The human heart is really quite like the drums I like to play, and at that moment there was an enormous bass drum right pounding in my ear, right in the middle of the still of the night. I had time to pause for thought, and apart from the unprintable words going through my head, there was time to reflect on the error of my ways, and almost chuckle at how I had come to find myself lying there in the dark, a few metres beneath the window of my old flat, clothed in nothing but leaves and old Twisties packets.
The silence was disturbed by the voice of a police officer nearby, stating words to the effect of he knew that I was in the vicinity, and that he had someone with him, namely a canine companion, and unless I wanted his friend to start looking for me personally, I should do the right thing and reveal myself.

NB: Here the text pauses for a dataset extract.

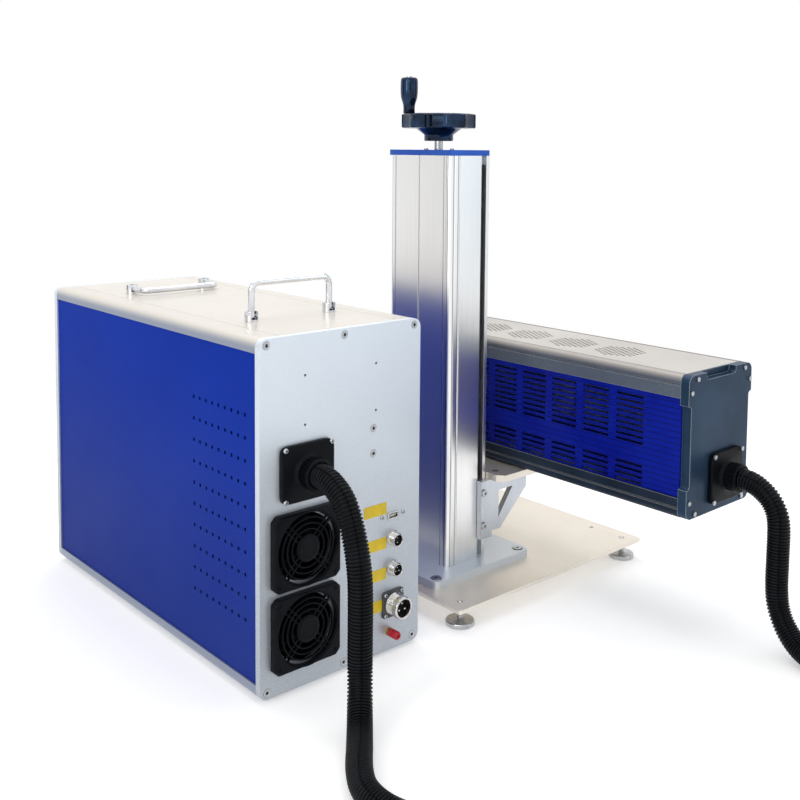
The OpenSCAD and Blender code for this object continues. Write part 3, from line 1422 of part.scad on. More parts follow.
cabinet_pads();
cabinet_rails();
cabinet_top();
cabinet_bottom();
side_panels();
front_plate();
rear_plate();
cabinet_screws();
handle_sockets();
handle_rear();
handle_front();
fan_frames();
fan_rotor_upper();
fan_rotor_lower();
fan_covers();
cabinet_gland();
data_sockets();
power_socket();
earth_post();
earth_cap();
port_labels();
power_supply();
laser_driver();
control_card();
stop_switch();
stop_button();
key_switch();
key();
power_switch();
power_button();
base_plate();
levelling_feet();
column_foot();
column_bolts();
column_profile();
column_cover();
column_top();
end_blocks();
guide_rods();
lead_screw();
handwheel();
wheel_grip();
carriage();
bracket();
shelf();
arm_screws();
arm_rails();
arm_top();
arm_sides();
arm_bottom();
arm_rear_cover();
arm_front_plate();
arm_gland();
laser_tube();
scan_head();
scan_lens();
galvo_motors();
mirror_x();
mirror_y();
hose();
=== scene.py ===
import bmesh
import bpy
import numpy as np
from mathutils import Matrix


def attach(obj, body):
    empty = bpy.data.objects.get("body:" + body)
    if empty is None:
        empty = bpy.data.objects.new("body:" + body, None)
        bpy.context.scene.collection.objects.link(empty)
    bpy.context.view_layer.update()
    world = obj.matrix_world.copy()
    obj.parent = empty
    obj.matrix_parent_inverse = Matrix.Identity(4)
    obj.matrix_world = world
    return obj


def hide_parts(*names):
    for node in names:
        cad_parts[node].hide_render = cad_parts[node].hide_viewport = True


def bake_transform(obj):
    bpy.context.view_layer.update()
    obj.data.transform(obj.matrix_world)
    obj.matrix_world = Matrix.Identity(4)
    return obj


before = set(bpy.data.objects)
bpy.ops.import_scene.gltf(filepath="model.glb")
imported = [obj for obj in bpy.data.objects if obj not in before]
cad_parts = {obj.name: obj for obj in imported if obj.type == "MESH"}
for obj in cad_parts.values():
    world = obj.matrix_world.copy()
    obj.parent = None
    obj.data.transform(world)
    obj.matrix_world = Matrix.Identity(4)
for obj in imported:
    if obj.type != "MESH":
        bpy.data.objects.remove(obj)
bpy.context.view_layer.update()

# The photographer's place: behind the machine on the cabinet's side, a little above the handwheel,
# with a lens shifted down so that the uprights stay nearly parallel. Sizes here are in metres.
CAMERA_AT = (0.9242, 1.0522, 0.6006)
LENS_MM = 46.28
FILM_MM = 36.0
LENS_SHIFT = -0.2168
yaw, pitch, roll = np.radians([41.3761, 4.288, -0.4536])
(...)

Faced with prospects which would bring a wince to the face of any naked and vulnerable man, my better judgement returned for the first time that evening and I surrendered myself to the nearest available blanket of the law.
From there, it was a long short trip to the police station, being admonished by two police officers for scaring the crap out of the students by tearing around like some flashing pervert, which on reflection was fair comment. The police gave me a stern dressing down back at the station. John arrived with my clothes, and I was allowed to dress, minus my shoelaces and the drawstring from my trackpants.
After some more lectures from the staff sergeant, and the threat of a disorderly behaviour charge looming, I was released with a warning. And so John and I headed over to A & E to get a couple of stitches in my knee.